YOUR OBJECTIVE =>
Pick out the lines below that include the string "scene".

MATERIAL =>

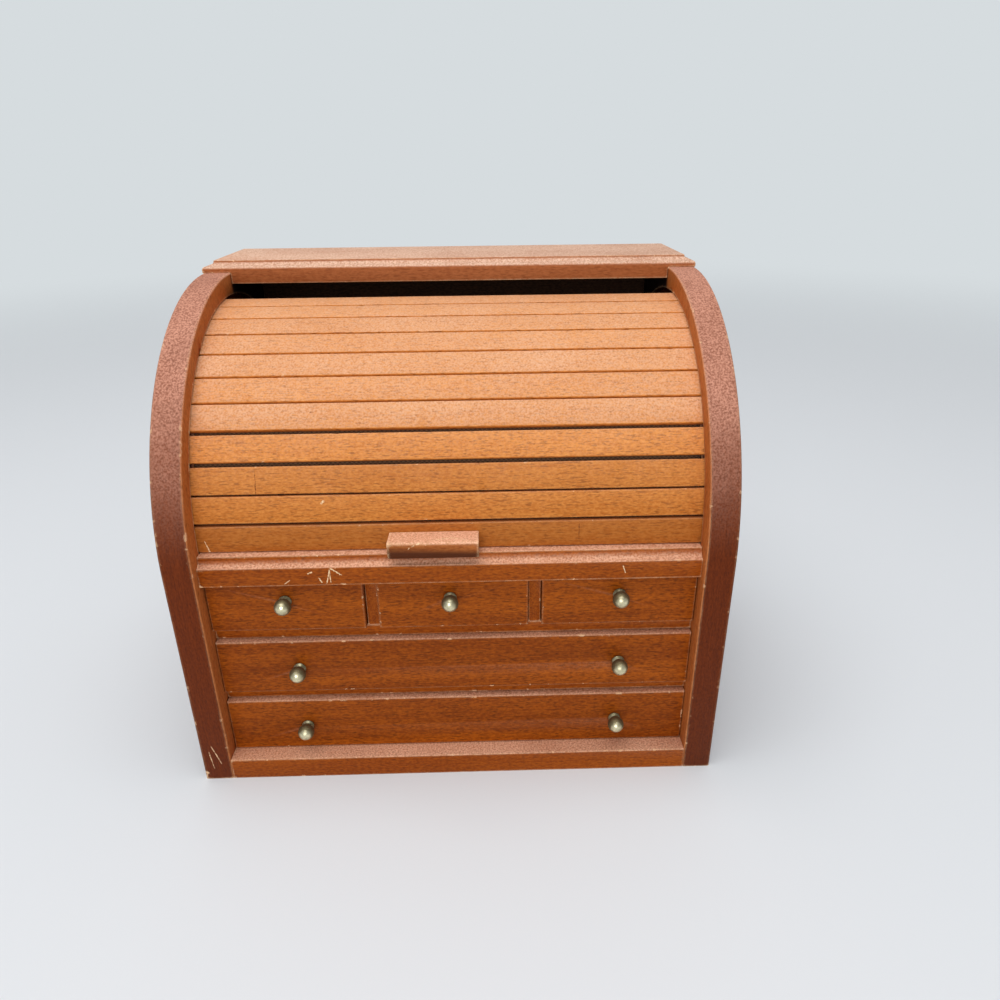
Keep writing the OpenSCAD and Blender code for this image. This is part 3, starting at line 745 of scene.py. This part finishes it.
PULL_LIGHT = (192, 118, 60)
PULL_DARK = (158, 84, 36)
PULL_DUST = (240, 184, 150)
# The pull's underside is painted dark as shade.
PULL_UNDERSIDE_SHADE = (84, 40, 16)
PULL_EASE_MM = 0.4
# A faint scratch up the front and across the top: its corners, across, back and down from the
# front top left corner. It runs a quarter of a millimetre off the surface, so it stays faint.
PULL_SCRATCH_MM = ((6.5, -0.25, 3.5), (11, -0.25, 0.5), (16, 2, 0.25), (24.5, 4.5, 0.25),
                   (31.5, 1.5, 0.25))
PULL_SCRATCH_WIDTH_MM = 0.4

pull_low, pull_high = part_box("pull")
pull_corner = Vector((pull_low.x, pull_low.y, pull_high.z))
scratch_line = [pull_corner + Vector((across, back, -down)) / 1000
                for across, back, down in PULL_SCRATCH_MM]
pull_stain = wood(
    "pull stain", PULL_LIGHT, PULL_DARK, SLAT_FLECK, wear=1.0, chips=0.3, edge_mm=2.0, dust=1.0,
    dust_rgb=PULL_DUST, seed=61.0, under=PULL_UNDERSIDE_SHADE,
    marks=[(start, end, PULL_SCRATCH_WIDTH_MM, PALE_MARK)
           for start, end in zip(scratch_line, scratch_line[1:])])
dressed("pull", pull_stain, PULL_EASE_MM)

# ---- cloth and felt ----
# The cloth that joins the slats is a coarse canvas, browned by glue and age, stretched flat on
# their backs. The desk shelf behind the tambour is lined with a sheet of black felt.

CANVAS_LIGHT = (112, 84, 58)
CANVAS_DARK = (70, 48, 32)
FELT_LIGHT = (40, 40, 44)
FELT_DARK = (16, 16, 18)
THREAD_FUZZ = (1400, 1400, 1400)
CLOTH_ROUGHNESS = 0.95
CLOTH_SHEEN = 0.1
CLOTH_RELIEF_STRENGTH = 0.5
CLOTH_STEP_M = 0.003
WAVES_PER_M = 400


def cloth(name, light, dark, threads_per_m, relief_m):
    """A plain weave: two sets of threads that pass over and under each other."""
    material = bpy.data.materials.new(name)
    material.use_nodes = True
    tree = material.node_tree
    shader = tree.nodes["Principled BSDF"]
    place = node(tree, "ShaderNodeTexCoord").outputs["Object"]
    split = node(tree, "ShaderNodeSeparateXYZ", {"Vector": place})
    pitch = threads_per_m * math.pi
    across = calc(tree, "SINE", calc(tree, "MULTIPLY", split.outputs["X"], pitch))
    depth = calc(tree, "ADD", split.outputs["Y"], split.outputs["Z"])
    down = calc(tree, "SINE", calc(tree, "MULTIPLY", depth, pitch))
    weave = calc(tree, "MULTIPLY", across, down)
    fuzz = stretched(tree, place, THREAD_FUZZ, 3.0)
    height = calc(tree, "MULTIPLY_ADD", fuzz, 1.5, weave)
    tone = fade(tree, height, -0.6, 1.9)
    tree.links.new(blend_colour(tree, tone, paint(dark), paint(light)),
                   shader.inputs["Base Color"])
    shader.inputs["Roughness"].default_value = CLOTH_ROUGHNESS
    shader.inputs["Sheen Weight"].default_value = CLOTH_SHEEN
    relief = node(tree, "ShaderNodeBump",
                  {"Height": height, "Strength": CLOTH_RELIEF_STRENGTH, "Distance": relief_m})
    tree.links.new(relief.outputs[0], shader.inputs["Normal"])
    return material


def cloth_sheet(name, material, wave_m):
    """A sheet of cloth where a CAD node lies, cut fine enough to be uneven."""
    mesh = merged_copy(name)
    weave = bmesh.new()
    weave.from_mesh(mesh)
    low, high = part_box(name)
    for axis in range(3):
        across = Vector([float(i == axis) for i in range(3)])
        for cut in range(1, int((high[axis] - low[axis]) / CLOTH_STEP_M)):
            bmesh.ops.bisect_plane(
                weave, geom=weave.verts[:] + weave.edges[:] + weave.faces[:],
                plane_co=low + across * CLOTH_STEP_M * cut, plane_no=across)
    weave.normal_update()
    for vert in weave.verts:
        vert.co += vert.normal * wave_m * (noise.noise(vert.co * WAVES_PER_M) - 0.5)
    bmesh.ops.recalc_face_normals(weave, faces=weave.faces)
    weave.to_mesh(mesh)
    weave.free()
    mesh.shade_smooth()
    piece = finish_piece(name + "_cloth", mesh, material, name)


CANVAS_WAVE_M = 0.00008
FELT_WAVE_M = 0.0002
canvas_cloth = cloth("browned canvas", CANVAS_LIGHT, CANVAS_DARK, threads_per_m=1100,
                     relief_m=0.0002)
cloth_sheet("canvas_lead", canvas_cloth, CANVAS_WAVE_M)
for number in TAIL:
    cloth_sheet("canvas_%02d" % number, canvas_cloth, CANVAS_WAVE_M)
felt_cloth = cloth("black felt", FELT_LIGHT, FELT_DARK, threads_per_m=1600, relief_m=0.0001)
cloth_sheet("desk_felt", felt_cloth, FELT_WAVE_M)

# ---- drawers ----
# Three small drawers in a row and two long ones. Each has a stained and varnished front, and
# sides, back and bottom of thin unstained wood that is glued together.

FRONT_LIGHT = (174, 88, 16)
FRONT_DARK = (126, 56, 6)
FRONT_FLECK = (78, 34, 4)
FRONT_EASE_MM = 0.2
BOX_EASE_MM = 0.3

DRAWERS = ("left_drawer", "middle_drawer", "right_drawer", "upper_drawer", "lower_drawer")
front_stain = wood("drawer front stain", FRONT_LIGHT, FRONT_DARK, FRONT_FLECK, banding=0.5,
                   flecks=0.6, wear=0.5, chips=0.38, edge_mm=1.2, dust_rgb=CASE_DUST,
                   seed=71.0)
for drawer in DRAWERS:
    dressed(drawer + "_front", front_stain, FRONT_EASE_MM)
    for part in ("_sides", "_back", "_bottom"):
        dressed(drawer + part, box_wood, BOX_EASE_MM)

# ---- knobs ----
# Turned brass balls on a neck and a small collar, gone dull and grey-green with age. They are
# painted darker away from the front, a painted dark rim that stands for a reflection of darker
# surroundings, and stay bright in front. A pin behind the collar is glued into the drawer front.

KNOB_PIN = 0.005
KNOB_PIN_RADIUS = 0.0012
KNOB_BALL_RADIUS = 0.0034
KNOB_NECK_RADIUS = 0.0015
KNOB_COLLAR = 0.0007
KNOB_COLLAR_RADIUS = 0.0026
KNOB_RINGS = 90
KNOB_FACETS = 48
BRASS_LIGHT = (236, 228, 190)
BRASS_DARK = (104, 92, 62)
TO_THE_FRONT = (math.pi / 2, 0.0, 0.0)

# Painted reflection: the knobs are painted darker away from the front.
knob_brass = metal("tarnished brass with painted dark rim", BRASS_LIGHT, BRASS_DARK, rough=0.24, grime_and_rim_shade=0.9,
                   seed=83.0, painted_dark_rim=True)
for drawer in DRAWERS:
    name = drawer + ("_knobs" if drawer in ("upper_drawer", "lower_drawer") else "_knob")
    knob_boxes = solids_of(name)
    face = knob_boxes[0][1][1] - KNOB_PIN
    knobs = grown([((low[0] + high[0]) / 2, face, (low[2] + high[2]) / 2)
                   for low, high in knob_boxes], {}, TURNED_TREE,
                  {"Pin": KNOB_PIN, "Pin radius": KNOB_PIN_RADIUS,
                   "Reach": face - knob_boxes[0][0][1], "Collar": KNOB_COLLAR,
                   "Collar radius": KNOB_COLLAR_RADIUS, "Neck radius": KNOB_NECK_RADIUS,
                   "Ball radius": KNOB_BALL_RADIUS, "Rings": KNOB_RINGS,
                   "Facets": KNOB_FACETS, "Facing": TO_THE_FRONT, "Material": knob_brass})
    finish_piece(name + "_brass", knobs, knob_brass, name)

# ---- floor, backdrop and light ----
# A plain pale sheet of paper that curves up behind the box, under soft studio light. Away from
# the box the camera sees it fade into the backdrop's own colour, which no lamp changes.

FLOOR_RGB = (226, 228, 230)
BACKDROP_RGB = (214, 220, 223)
BACKDROP_FROM_TO = (0.4, 1.8)
PAPER_ROUGHNESS = 0.9
SWEEP_WIDTH = 6.0
SWEEP_FRONT = -3.0
SWEEP_BACK = 1.6
SWEEP_RADIUS = 0.8
SWEEP_HEIGHT = 3.0
SWEEP_STEPS = 16

sweep_line = [(SWEEP_FRONT, 0.0)]
for step in range(SWEEP_STEPS + 1):
    turn = math.pi / 2 * step / SWEEP_STEPS
    sweep_line.append((SWEEP_BACK + SWEEP_RADIUS * math.sin(turn),
                       SWEEP_RADIUS * (1 - math.cos(turn))))
sweep_line.append((SWEEP_BACK + SWEEP_RADIUS, SWEEP_HEIGHT))
sweep_mesh = bpy.data.meshes.new("sweep")
sweep_mesh.from_pydata(
    [(s * SWEEP_WIDTH / 2, y, z) for y, z in sweep_line for s in (-1, 1)], [],
    [(2 * i, 2 * i + 1, 2 * i + 3, 2 * i + 2) for i in range(len(sweep_line) - 1)])
sweep_mesh.shade_smooth()
sweep_paper = bpy.data.materials.new("pale paper sweep")
sweep_paper.use_nodes = True
sweep_tree = sweep_paper.node_tree
sweep_shader = sweep_tree.nodes["Principled BSDF"]
sweep_shader.inputs["Base Color"].default_value = paint(FLOOR_RGB)
sweep_shader.inputs["Roughness"].default_value = PAPER_ROUGHNESS
away = vector(sweep_tree, "LENGTH",
              node(sweep_tree, "ShaderNodeTexCoord").outputs["Object"]).outputs["Value"]
seen_away = calc(sweep_tree, "MULTIPLY",
                 node(sweep_tree, "ShaderNodeLightPath").outputs["Is Camera Ray"],
                 fade(sweep_tree, away, *BACKDROP_FROM_TO))
glow = node(sweep_tree, "ShaderNodeEmission", {"Color": paint(BACKDROP_RGB), "Strength": 1.0})
paper = node(sweep_tree, "ShaderNodeMixShader",
             {0: seen_away, 1: sweep_shader.outputs[0], 2: glow.outputs[0]})
sweep_tree.links.new(paper.outputs[0], sweep_tree.nodes["Material Output"].inputs["Surface"])
sweep_mesh.materials.append(sweep_paper)
sweep = bpy.data.objects.new("sweep", sweep_mesh)
bpy.context.scene.collection.objects.link(sweep)


def lamp(name, place, target, size, watts):
    """A soft square lamp that faces the target."""
    light = bpy.data.lights.new(name, "AREA")
    light.size = size
    light.energy = watts
    holder = bpy.data.objects.new(name, light)
    holder.location = place
    holder.rotation_euler = (Vector(target) - Vector(place)).to_track_quat("-Z", "Y").to_euler()
    bpy.context.scene.collection.objects.link(holder)


BOX_MIDDLE = (0, 0, 0.1)
ROOM_COLOUR = (0.93, 0.96, 1.0, 1)
ROOM_STRENGTH = 0.5
lamp("overhead softbox", place=(-0.15, -0.25, 1.5), target=BOX_MIDDLE, size=1.2, watts=13)
lamp("front fill", place=(-0.2, -1.6, 0.6), target=BOX_MIDDLE, size=1.0, watts=9)
world = bpy.data.worlds.new("studio")
world.use_nodes = True
world_tree = world.node_tree
room = world_tree.nodes["Background"]
room.inputs["Color"].default_value = ROOM_COLOUR
room.inputs["Strength"].default_value = ROOM_STRENGTH
beyond = node(world_tree, "ShaderNodeBackground", {"Color": paint(BACKDROP_RGB)})
sky = node(world_tree, "ShaderNodeMixShader",
           {0: node(world_tree, "ShaderNodeLightPath").outputs["Is Camera Ray"],
            1: room.outputs[0], 2: beyond.outputs[0]})
world_tree.links.new(sky.outputs[0], world_tree.nodes["World Output"].inputs["Surface"])
bpy.context.scene.world = world
bpy.context.scene.view_settings.view_transform = "Standard"

# ---- camera ----
# Where the photograph was taken from: place in metres, tilt down, turn and roll in radians,
# and focal length in widths of the frame.

CAMERA_PLACE = (0.01392, -0.32866, 0.24723)
CAMERA_TILT = 0.42832
CAMERA_TURN = -0.02108
CAMERA_ROLL = 0.01053
CAMERA_FOCAL = 0.751
SENSOR_MM = 36

camera_data = bpy.data.cameras.new("camera")
camera_data.sensor_width = SENSOR_MM
camera_data.lens = SENSOR_MM * CAMERA_FOCAL
camera = bpy.data.objects.new("camera", camera_data)
bpy.context.scene.collection.objects.link(camera)
level = Matrix.Rotation(math.pi / 2, 4, "X")
aim = (Matrix.Rotation(CAMERA_TURN, 4, "Z") @ Matrix.Rotation(-CAMERA_TILT, 4, "X")
       @ Matrix.Rotation(CAMERA_ROLL, 4, "Y"))
camera.matrix_world = Matrix.Translation(CAMERA_PLACE) @ aim @ level
bpy.context.scene.camera = camera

RESULT =>
Keep writing the OpenSCAD and Blender code for this image. This is part 3, starting at line 745 of scene.py. This part finishes it.
bpy.context.scene.collection.objects.link(sweep)
    bpy.context.scene.collection.objects.link(holder)
bpy.context.scene.world = world
bpy.context.scene.view_settings.view_transform = "Standard"
bpy.context.scene.collection.objects.link(camera)
bpy.context.scene.camera = camera